A pobreza é visível em cada centímetro do território, mas é nas crianças que se torna incontornável. Perseguem-nos, abordam-nos com olhos doces e sorriso aberto. Pedem “Doce, doce, doce!”. Doce, salgado, é indiferente. “Doce” é sinónimo de “qualquer coisa”. Crianças sem bonecas, sem carrinhos. Com bolas rotas e com catanas, que empunham com naturalidade e agilidade: um cacho de bananas, um coco, um tronco para fazer carvão… Adultos e crianças recolhem o que encontram. A catana é uma necessária extensão das mãos.

Abrando junto a uma ribeira. Dezenas de mulheres lavam roupa e estendem-na sobre pedras negras. Os filhos brincam por ali. Tomam banho. Não muito diferente do Portugal de outros tempos. As cores são vibrantes e convidam a fotografar. Avanço, e é nesse momento que, diante da lente, surge um rapazito. Dez, doze anos, talvez. Sem dizer uma palavra, interpõe-se entre mim e a paisagem, levanta o braço e mostra-me o dedo do meio. Não num gesto de traquinice. O ar é sério. Os olhos transbordam o peso de uma desilusão que não se aprende, herda-se.

Fico sem reação. Retiro-me. Ele não se move um milímetro.

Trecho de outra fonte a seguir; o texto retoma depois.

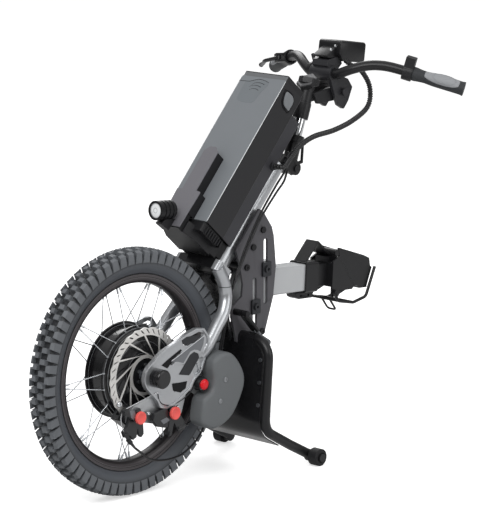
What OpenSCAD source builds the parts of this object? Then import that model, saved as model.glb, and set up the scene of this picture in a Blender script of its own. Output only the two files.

Observo agora a fotografia e percebo que aquele dedo do meio era para mim, sim. Mas era também para todos nós. Para todos os que lá passaram e passam, olham e não fazem nada que lhe permita acreditar no futuro: igrejas, missionários, diplomatas, turistas… Este é o dedo em riste de um povo cansado de promessas, de turistas com câmaras ao peito, de fundos que não chegam, de uma ajuda que é esmola. Um gesto rude, sem dúvida, mas que não pretende ofender. Que é um grito de revolta. Uma denúncia. Um clamor. Um poema, como o escrito por Marcelo da Veiga em 1935:

África não é terra de ninguém,
De quem chega, suga e já não vem.
Não é despojo de conquista fria,
Nem mapa branco de cobiça e tirania.
África é nossa! É nossa! É nossa!


É impossível não sentir vergonha. Não escutar. Mesmo que doa. Mesmo que o poema venha sob a forma de um assertivo dedo do meio.